I see several patients each year with mild urinary abnormalities – microscopic hematuria, sub-nephrotic albuminuria and normal renal function. What should one do with these patients? Truthfully, what I do is recommend fish oil, angiotensin blockade and a strategy of aggressively managing the blood pressure. In patients with mild renal insufficiency (Scr ≈1.5 mg/dL) I tend to treat the patient with steroids. But what if I decided not to treat this patient? How would they do?

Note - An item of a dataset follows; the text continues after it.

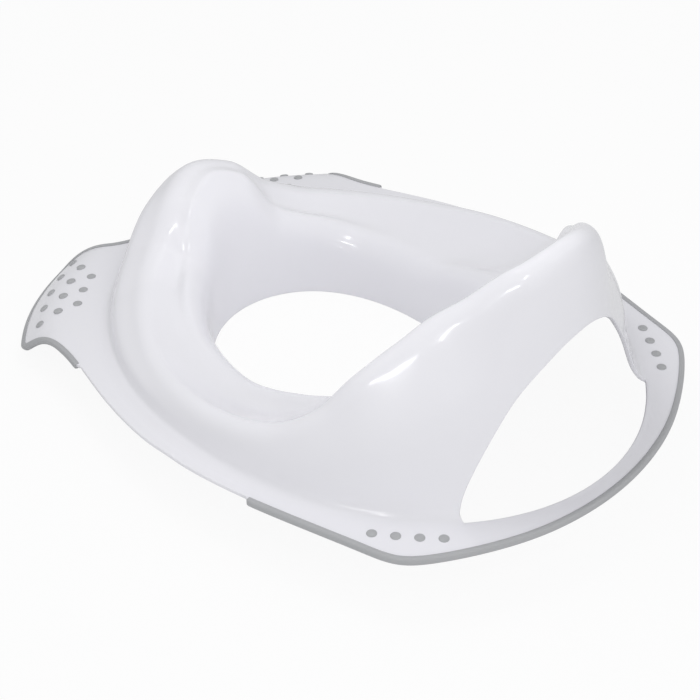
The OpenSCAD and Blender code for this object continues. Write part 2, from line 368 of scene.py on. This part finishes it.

A study by Guteirrz and colleagues in JASN, in the current issue, provides insights from long-term follow up in patients with biopsy proven IgA nephropathy with minimal urinary abnormalities. These investigators followed 141 Caucasian patients at 8 Spanish centers with biopsy proven IgA nephropathy with minor urinary abnormalites. Mean age was 23.7 years, nearly 64% were male, mean serum creatinine was 0.8 mg/dL. The mean proteinuria was 0.2 g/day, 100% had microhematuria. Median follow-up was for 108 months (yes that’s over 9 years!). 32% had mesangial proliferation on renal biopsy. No patient received immunosuppressants, corticosteroids or fish oil. Nearly 42% of patuients received an angiotensin blocker.
The results are striking:
- Only 3.5% of patients had a >50% increase in serum creatinine; doubling of serum creatinine in only 1 of 141 patients. No patients developed ESRD.
- Proteinuria of >0.5 g/24h developed in only ≈15% of patients. At the end of follow-up median proteinuria was 0.1 g/24 h (0.0-0.4 g/24h) and 29% of patients had negative proteinuria.
- Hypertension was present at baseline in ≈16% and in ≈21% at the end of follow-up.
The conclusions were:
- Long-term outcome in patients with IgA nephropathy with normal kidney function and minimal or negative proteinuria is not a progressive disease, at least in Caucasian patients.
- Approximately 37.5% of patient’s had a clinical remission (defined as dissapearance of microhematuria and proteinuria (<0.2 g/24h) with normal renal function and normal blood pressure. Patients who remitted tended to have lower proteinuria and were non-smokers at presentation.